How Pandora Cut Turnover by 25%: Lessons in People Strategy and Manager Development
In the competitive world of retail stores and sales, Pandora’s recent transformation and success shows how smart hiring and training practices works in a world where others struggle to hire and retain younger workers.
Since 2021, the global jewelry giant has increased its revenue by 35% and achieved a remarkable 25% reduction in employee turnover—a feat that bolsters profitability and sets a new industry standard for employee engagement and retention.
Pandora’s story offers valuable insights for organizations that aim to create a thriving, loyal workforce. Three key lessons emerge from their approach: understanding young employees’ career readiness, investing in manager development, and making career paths visible from day one.
1. Young People Aren’t Always Ready for Promotion—And That’s Okay
Retail workforces, especially in global brands like Pandora, are often made up of a large proportion of young, part-time, or student employees. Byron Clayton, Pandora’s Chief HR Officer, notes that not everyone is immediately interested in climbing the management ladder.
Clayton explains, “We have a lot of people who work with us as students, a lot who work with us part-time—and they may not be interested in that career path at the moment.” This isn’t a lack of ambition but a reflection of life stage and priorities.
For those who do aspire to leadership, Pandora ensures they’re supported with the right tools and training, but there’s no pressure for everyone to move up immediately.
This understanding is crucial for HR leaders: pushing promotions on employees who aren’t ready can lead to disengagement or turnover. Instead, meeting employees where they are—and offering opportunities when they’re ready—builds trust and long-term loyalty (as I’ve noted in a previous post).
2. Investing in Good Managers Pays Off
Pandora’s success in reducing turnover is closely tied to its focus on manager development. The company recognizes that managers are the linchpin in hiring, training, and retaining entry-level staff. A strong manager doesn’t just oversee work—they coach, support, and develop their teams, directly impacting engagement and satisfaction.

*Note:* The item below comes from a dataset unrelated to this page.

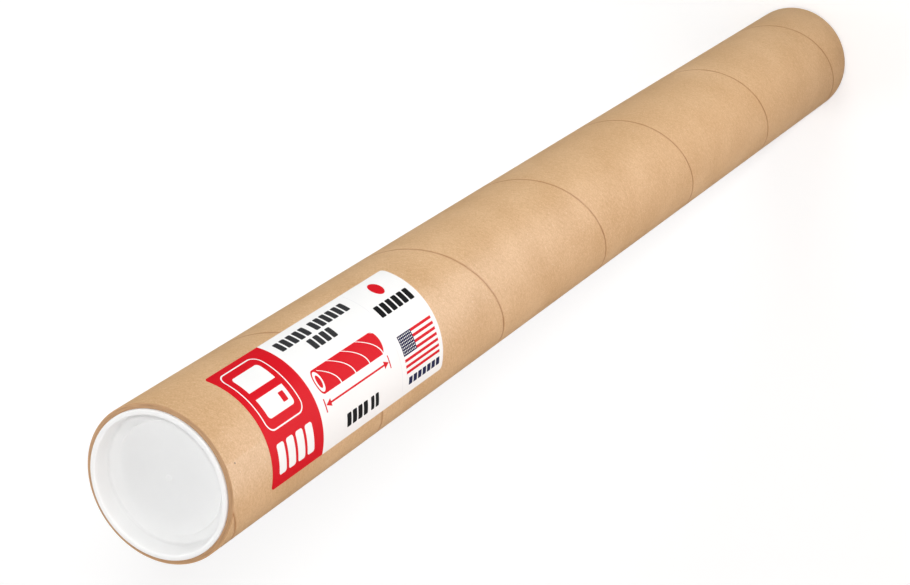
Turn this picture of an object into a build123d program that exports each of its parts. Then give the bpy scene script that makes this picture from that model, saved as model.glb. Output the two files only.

To this end, Pandora launched the RISE program, which has already trained over 650 leaders across the organization. The program equips managers with the skills and mindset needed to lead inclusively and effectively.
Clayton emphasizes that “the career path itself is less valuable if the manager doesn’t actually spend the time, show the interest.” By investing in manager training, Pandora ensures that employees at every level feel supported and see a future for themselves within the company.
The results speak for themselves: manager retention rates have improved significantly, with overall manager attrition now dropping below 20%. This stability among managers creates a positive feedback loop—better managers mean happier employees, which in turn reduces turnover and boosts performance.
Additionally, Pandora has embraced technology to free up manager time. An AI-powered recruiting tool now saves managers up to 60% of the time they previously spent on hiring, allowing them to focus more on coaching and developing their teams. This not only improves the candidate experience but also gives managers more bandwidth to support their staff.
3. Showing Career Paths from Day One Boosts Retention
For employees who are ambitious and looking for growth, Pandora makes career development opportunities visible from the very start. When new hires join—whether in a store, factory, or at headquarters—they’re shown a roadmap of potential career paths. This transparency helps employees see beyond their initial role and imagine a future with the company.
Clayton describes the approach: “It’s not just ‘You’re here as an hourly salesperson in a store.’ You can actually see, ‘Here’s a roadmap for how I can build myself up to become a sales director or regional manager or have the opportunity to go into one of our regional offices.’”
This clarity around advancement is a powerful retention tool. Employees who see tangible growth opportunities are more likely to stay, invest in their own development, and contribute to the company’s long-term success. Pandora’s focus on career development has helped boost employee engagement rates into the top 5% of the industry.
A People-centric Approach Affects the Bottom Line
Pandora’s story is a testament to the power of people-centric strategy. By recognizing that not all employees are ready for promotion, investing deeply in manager development, and making career growth visible from day one, Pandora has built a culture where employees feel valued, supported, and motivated to stay.
The results—higher engagement, lower turnover, and stronger financial performance—show that these investments are not just good for people, but for business as well. As retail and other industries continue to grapple with high turnover and shifting employee expectations, Pandora’s approach offers a blueprint for sustainable, people-first growth.